Ukraine protest smaller, but still visible

Protesters shout slogans during mass rally of the pro-Western Ukrainian opposition on Independence Square in Kiev on January 12, 2014. AFP PHOTO/ SERGEI SUPINSKY

KIEV: Tens of thousands of activists rallied in the center of the Ukrainian capital Sunday, while the organizers of the weekslong anti-government protests looked for a future strategy amid dwindling numbers and a continuing government crackdown on the protesters.

The demonstrations, known as Euromaidan, were sparked by President Viktor Yanukovych’s decision in November to freeze ties with the West and tilt toward Moscow. The pact was later sealed by a $15 billion bailout loan from the Kremlin.
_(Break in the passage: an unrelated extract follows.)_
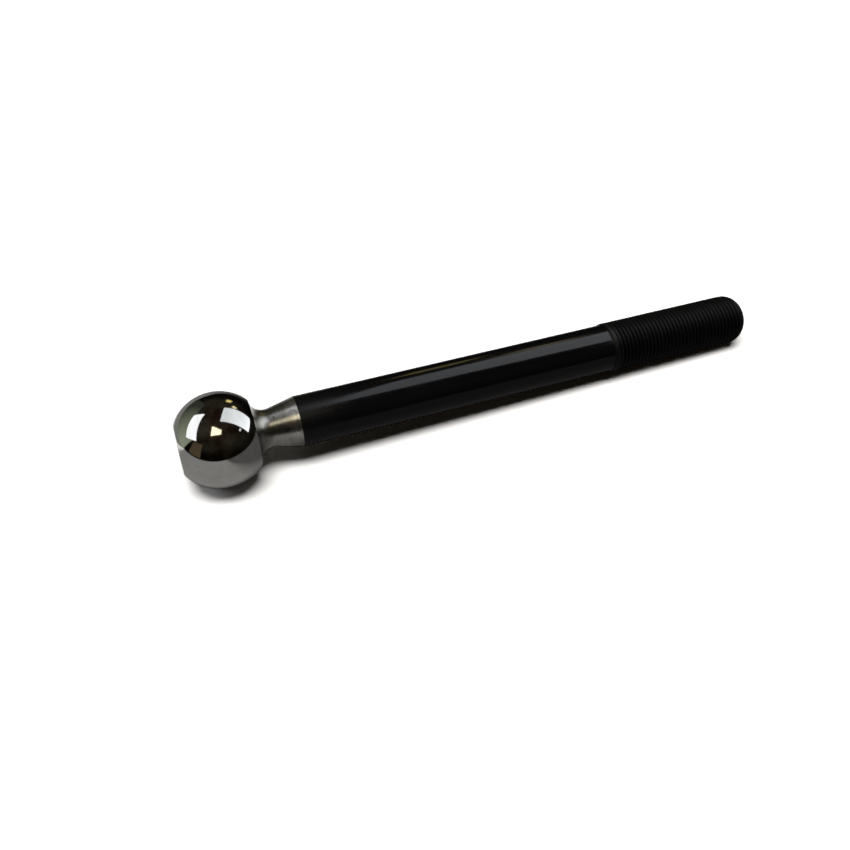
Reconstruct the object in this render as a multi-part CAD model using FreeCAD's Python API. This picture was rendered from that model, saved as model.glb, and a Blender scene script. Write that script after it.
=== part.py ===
"""Ball stud: a ball on a tapered neck, a long plain shank and a rolled M18 x 1.5 thread.

The origin is the centre of the ball. +X runs along the stud to the threaded tip and +Z is up.
All sizes are in millimetres. Each piece is written to parts/ as one STEP file.
"""

import FreeCAD, Part
import math
import os

from FreeCAD import Vector

# Ball
BALL_D = 32.0
POLE_FLAT_X = -13.6          # flat turned on the pole, across the axis
POLE_EDGE_BREAK = 0.25       # small chamfer round the flat
SEAT_X = 11.2                # plane where the neck meets the ball

# Neck: a round fillet under the ball, then a cone that grows to the shank
CONE_HALF_ANGLE = 12.5       # degrees
CONE_END_X = 25.8

# Shank
SHANK_D = 17.2
SHANK_LEAD_CHAMFER = 0.15    # sharp-edge break where the black finish starts

# Rolled thread, M18 x 1.5
THREAD_D = 18.0
THREAD_PITCH = 1.5
THREAD_START_X = 140.2
TIP_X = 197.5
TIP_CORNER_R = 6.4           # the rounded point of the stud
THREAD_RAMP_ANGLE = 30.0     # degrees, rise from the shank to the crests
THREAD_RUNOUT_TURNS = 2.0    # turns over which the groove fades out

# Hidden spigots of the neck, pressed into the ball and the shank
BALL_SPIGOT_D = 8.0
BALL_SPIGOT_LENGTH = 12.0
SHANK_SPIGOT_D = 10.0
SHANK_SPIGOT_LENGTH = 16.0
BORE_END_GAP = 0.5           # air left past the end of each spigot
BORE_MOUTH_CHAMFER = 0.6
SPIGOT_END_CHAMFER = 0.5
DRILL_POINT_ANGLE = 118.0    # degrees, included angle of the bores' ends

# Worked out from the sizes above
BALL_R = BALL_D / 2
SHANK_R = SHANK_D / 2
THREAD_R = THREAD_D / 2
SEAT_R = math.sqrt(BALL_R ** 2 - SEAT_X ** 2)
CONE_SLOPE = math.tan(math.radians(CONE_HALF_ANGLE))
CONE_COS = math.cos(math.radians(CONE_HALF_ANGLE))

# The fillet leaves the ball's seat at right angles to the axis and runs tangent into the cone.
FILLET_R = (SEAT_R - SHANK_R + (CONE_END_X - SEAT_X) * CONE_SLOPE) / (1 / CONE_COS + CONE_SLOPE)
WAIST_D = 2 * (SEAT_R - FILLET_R)

# Metric thread form: a crest of an eighth of the pitch, 60 degree flanks and a narrow root
THREAD_DEPTH = 0.6134 * THREAD_PITCH
CREST_WIDTH = THREAD_PITCH / 8
FLANK_TAN = math.tan(math.radians(30))
GROOVE_ROOT_WIDTH = THREAD_PITCH - CREST_WIDTH - 2 * THREAD_DEPTH * FLANK_TAN
GROOVE_OVERCUT = 0.08        # how far the groove's section reaches past the crests
THREAD_ROOT_R = THREAD_R - THREAD_DEPTH

THREAD_RAMP_LENGTH = (THREAD_R - SHANK_R) / math.tan(math.radians(THREAD_RAMP_ANGLE))
CREST_START_X = THREAD_START_X + THREAD_RAMP_LENGTH
CREST_END_X = TIP_X - TIP_CORNER_R
SECTORS = 6                  # the thread's faces are this many to a turn, each a short piece of the helix
FIRST_SECTOR = 17.0          # degrees round the axis at which the crests' sectors start
CREST_BAND_INNER_R = 7.0     # inner radius of the crest band, inside the roots


def line(start, end):
    """A straight edge between two (x, radius) points."""
    return Part.makeLine(Vector(*start, 0), Vector(*end, 0))


def arc(start, middle, end):
    """A circular edge through three (x, radius) points."""
    return Part.Arc(Vector(*start, 0), Vector(*middle, 0), Vector(*end, 0)).toShape()


def lines(points):
    """Straight edges that join the points in order."""
    return [line(a, b) for a, b in zip(points, points[1:])]


def turned(edges, degrees=360):
    """The solid swept when a closed (x, radius) outline turns about the X axis."""
    face = Part.Face(Part.Wire(edges))
    return face.revolve(Vector(0, 0, 0), Vector(1, 0, 0), degrees)


def along_x(shape):
    """Turn a shape that was built along Z so that it lies along X."""
    shape.rotate(Vector(0, 0, 0), Vector(0, 1, 0), 90)
    return shape


def blind_bore(mouth_x, depth, radius, direction):
    """A drilled blind hole with a chamfered mouth. direction is +1 or -1 along X, into the metal."""
    floor_x = mouth_x + direction * depth
    point_length = radius / math.tan(math.radians(DRILL_POINT_ANGLE / 2))
    return turned(lines([
        (mouth_x, 0),
        (mouth_x, radius + BORE_MOUTH_CHAMFER),
        (mouth_x + direction * BORE_MOUTH_CHAMFER, radius),
        (floor_x, radius),
        (floor_x + direction * point_length, 0),
        (mouth_x, 0),
    ]))


def make_ball():
    """The polished ball, with its pole flat, its seat for the neck and the neck's bore."""
    sphere_start_x = POLE_FLAT_X + POLE_EDGE_BREAK
    sphere_start_r = math.sqrt(BALL_R ** 2 - sphere_start_x ** 2)
    flat_r = math.sqrt(BALL_R ** 2 - POLE_FLAT_X ** 2) - POLE_EDGE_BREAK
    outline = lines([(POLE_FLAT_X, 0), (POLE_FLAT_X, flat_r), (sphere_start_x, sphere_start_r)])
    outline.append(arc((sphere_start_x, sphere_start_r), (0, BALL_R), (SEAT_X, SEAT_R)))
    outline += lines([(SEAT_X, SEAT_R), (SEAT_X, 0), (POLE_FLAT_X, 0)])
    bore = blind_bore(SEAT_X, BALL_SPIGOT_LENGTH + BORE_END_GAP, BALL_SPIGOT_D / 2, -1)
    return turned(outline).cut(bore)


def make_neck():
    """The turned neck: a spigot at each end, the fillet under the ball and the cone."""
    centre_x = SEAT_X + FILLET_R
    tangent = math.radians(CONE_HALF_ANGLE)
    cone_start = (centre_x + FILLET_R * math.sin(tangent), SEAT_R - FILLET_R * math.cos(tangent))
    half_way = math.radians(45)
    fillet_middle = (centre_x - FILLET_R * math.cos(half_way), SEAT_R - FILLET_R * math.sin(half_way))

    ball_spigot_r = BALL_SPIGOT_D / 2
    ball_end_x = SEAT_X - BALL_SPIGOT_LENGTH
    shank_spigot_r = SHANK_SPIGOT_D / 2
    shank_end_x = CONE_END_X + SHANK_SPIGOT_LENGTH

    outline = lines([
        (ball_end_x, 0),
        (ball_end_x, ball_spigot_r - SPIGOT_END_CHAMFER),
        (ball_end_x + SPIGOT_END_CHAMFER, ball_spigot_r),
        (SEAT_X, ball_spigot_r),
        (SEAT_X, SEAT_R),
    ])
    outline.append(arc((SEAT_X, SEAT_R), fillet_middle, cone_start))
    outline += lines([
        cone_start,
        (CONE_END_X, SHANK_R),
        (CONE_END_X, shank_spigot_r),
        (shank_end_x - SPIGOT_END_CHAMFER, shank_spigot_r),
        (shank_end_x, shank_spigot_r - SPIGOT_END_CHAMFER),
        (shank_end_x, 0),
        (ball_end_x, 0),
    ])
    return turned(outline)


def groove_section():
    """The thread groove's outline across the helix, at the helix's start."""
    root_half = GROOVE_ROOT_WIDTH / 2
    outer_half = root_half + (THREAD_DEPTH + GROOVE_OVERCUT) * FLANK_TAN
    outer_r = THREAD_R + GROOVE_OVERCUT
    return Part.makePolygon([
        Vector(THREAD_ROOT_R, 0, -root_half),
        Vector(outer_r, 0, -outer_half),
        Vector(outer_r, 0, outer_half),
        Vector(THREAD_ROOT_R, 0, root_half),
        Vector(THREAD_ROOT_R, 0, -root_half),
    ])


def groove_along(helix):
    """The solid that a thread groove fills along a helix about Z, in short pieces."""
    pieces = []
    for edge in helix.Edges:
        start, end = edge.ParameterRange
        count = max(1, round(SECTORS * (end - start) / (2 * math.pi)))
        cuts = [start + (end - start) * number / count for number in range(1, count)]
        pieces += edge.split(cuts).Edges if cuts else [edge]
    return Part.Wire(pieces).makePipeShell([groove_section()], True, True)


def thread_grooves():
    """The full-depth groove out past the tip, and the run-out where it fades towards the shank."""
    runout_length = THREAD_RUNOUT_TURNS * THREAD_PITCH
    full_depth_x = CREST_START_X + runout_length
    full_length = TIP_X + THREAD_PITCH - full_depth_x
    full = groove_along(Part.makeLongHelix(THREAD_PITCH, full_length, THREAD_ROOT_R, 0))

    # The run-out is a cone-shaped helix. Built upwards, it is turned over to carry on below the start.
    rise = THREAD_DEPTH + GROOVE_OVERCUT
    cone_angle = math.degrees(math.atan(rise / runout_length))
    runout = groove_along(Part.makeLongHelix(THREAD_PITCH, runout_length, THREAD_ROOT_R, cone_angle))
    runout.rotate(Vector(0, 0, 0), Vector(1, 0, 0), 180)

    grooves = [along_x(full), along_x(runout)]
    for groove in grooves:
        groove.translate(Vector(full_depth_x, 0, 0))
    return grooves


def crest_band():
    """The band of metal that carries the crests, in sectors about the axis."""
    step = 360 / SECTORS
    sector = turned(lines([
        (CREST_START_X, CREST_BAND_INNER_R),
        (CREST_START_X, THREAD_R),
        (CREST_END_X, THREAD_R),
        (CREST_END_X, CREST_BAND_INNER_R),
        (CREST_START_X, CREST_BAND_INNER_R),
    ]), step)
    sectors = []
    for number in range(SECTORS):
        piece = sector.copy()
        piece.rotate(Vector(0, 0, 0), Vector(1, 0, 0), FIRST_SECTOR + number * step)
        sectors.append(piece)
    return sectors


def make_threaded_shank():
    """The black shank, with its bore for the neck, its thread and its rounded point."""
    tip_r = THREAD_R - TIP_CORNER_R
    corner = math.radians(45)
    corner_middle = (
        CREST_END_X + TIP_CORNER_R * math.sin(corner),
        tip_r + TIP_CORNER_R * math.cos(corner),
    )
    outline = lines([
        (CONE_END_X, 0),
        (CONE_END_X, SHANK_R - SHANK_LEAD_CHAMFER),
        (CONE_END_X + SHANK_LEAD_CHAMFER, SHANK_R),
        (THREAD_START_X, SHANK_R),
        (CREST_START_X, THREAD_R),
        (CREST_START_X, CREST_BAND_INNER_R),
        (CREST_END_X, CREST_BAND_INNER_R),
        (CREST_END_X, THREAD_R),
    ])
    outline.append(arc((CREST_END_X, THREAD_R), corner_middle, (TIP_X, tip_r)))
    outline += lines([(TIP_X, tip_r), (TIP_X, 0), (CONE_END_X, 0)])

    shank = turned(outline).fuse(crest_band())
    bore = blind_bore(CONE_END_X, SHANK_SPIGOT_LENGTH + BORE_END_GAP, SHANK_SPIGOT_D / 2, 1)
    return shank.cut([bore] + thread_grooves())


def write_piece(name, shape):
    """Write one piece as a STEP file, and stop if it isn't one sound solid."""
    if len(shape.Solids) != 1 or not shape.isValid():
        raise RuntimeError(f"{name} isn't one valid solid")
    solid = shape.Solids[0]
    solid.exportStep(f"parts/{name}.step")
    print(f"{name}: {solid.Volume / 1000:.2f} cm3")


os.makedirs("parts", exist_ok=True)
write_piece("ball", make_ball())
write_piece("neck", make_neck())
write_piece("threaded_shank", make_threaded_shank())
print(f"fillet radius {FILLET_R:.2f} mm, waist {WAIST_D:.2f} mm, length {TIP_X - POLE_FLAT_X:.1f} mm")
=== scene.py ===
"""A ball stud lying on a pale table: polished ball, bare turned neck, black shank with a rolled thread.

Everything is in metres, in the part's own frame: the ball's centre is the origin and +X runs
along the stud to its threaded tip.
"""

import math
from functools import partial

import bpy
import numpy as np
from mathutils import Matrix, Vector


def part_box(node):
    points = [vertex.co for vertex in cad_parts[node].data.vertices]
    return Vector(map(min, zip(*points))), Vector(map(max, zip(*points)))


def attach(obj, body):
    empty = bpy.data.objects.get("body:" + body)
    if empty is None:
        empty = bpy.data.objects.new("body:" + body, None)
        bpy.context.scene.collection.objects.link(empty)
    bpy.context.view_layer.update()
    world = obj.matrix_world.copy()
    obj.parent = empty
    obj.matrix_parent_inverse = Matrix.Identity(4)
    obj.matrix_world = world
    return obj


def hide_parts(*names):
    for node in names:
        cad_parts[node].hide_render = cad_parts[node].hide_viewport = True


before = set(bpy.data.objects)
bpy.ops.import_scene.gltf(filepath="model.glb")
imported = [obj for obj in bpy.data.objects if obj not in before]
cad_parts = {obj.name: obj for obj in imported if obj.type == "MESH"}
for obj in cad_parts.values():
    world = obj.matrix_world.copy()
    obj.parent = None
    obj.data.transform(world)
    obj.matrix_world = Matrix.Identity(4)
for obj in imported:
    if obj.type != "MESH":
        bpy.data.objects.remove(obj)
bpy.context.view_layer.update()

MM = 0.001

# ---------------------------------------------------------------- sizes read from the frame

ball_low, ball_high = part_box("ball")
shank_low, shank_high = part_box("threaded_shank")
neck_low, neck_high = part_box("neck")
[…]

But the protests shifted away from geopolitics in December, after the government violently dispersed several rallies, setting riot police with truncheons on peaceful protesters, and Euromaidan has turned into a movement calling for democracy and human rights. The protesters are demanding Yanukovych’s ouster and early parliamentary and presidential elections as well as punishment of those security officials who were responsible for the crackdown.

The protests drew hundreds of thousands in the early weeks, but have dwindled to tens of thousands recently, and Yanukovych has succeeded, at least for now, in holding onto power without making any major concessions to the opposition.

Opposition leader Vitali Klitschko told a crowd of more than 20,000 people Sunday that a quick victory should not be expected, and he urged Ukrainians across the country to press ahead with street and other protests. 

Euromaidan activists are now working in the east and south of Ukraine, which favor closer relations with Russia, to promote support for their movement.

“We will fight to defend our country,” said Klitschko, who is the world heavyweight boxing champion. “We will take part in a peaceful protest so that the authorities will hear us.”

Klitschko called for a nationwide strike to force Yanukovych and the Parliament into early elections.

But the government has steadily ignored similar demands, even when the crowds on Kiev’s main square were much bigger. Now that Yanukovych’s position has been strengthened by economic aid from Russia, the future of the protests remains unclear.

Meanwhile, top opposition and civic activists continue to be attacked and harassed. Former Interior Minister Yuri Lutsenko, a top opposition activist, remained in the hospital Sunday after being injured during clashes between police and protesters outside a Kiev court the day before, in the latest in a string of attacks on opposition figures.

With the center of Kiev still blocked by a large tent camp and gigantic barricades, and the protest mood still strong, experts predict a prolonged battle.

“This situation is not going to disappear on its own just like that,” said Valeriy Chalyi, head of the Razumkov Center think tank in Kiev. “The expectation that time will wear people out has not proven true.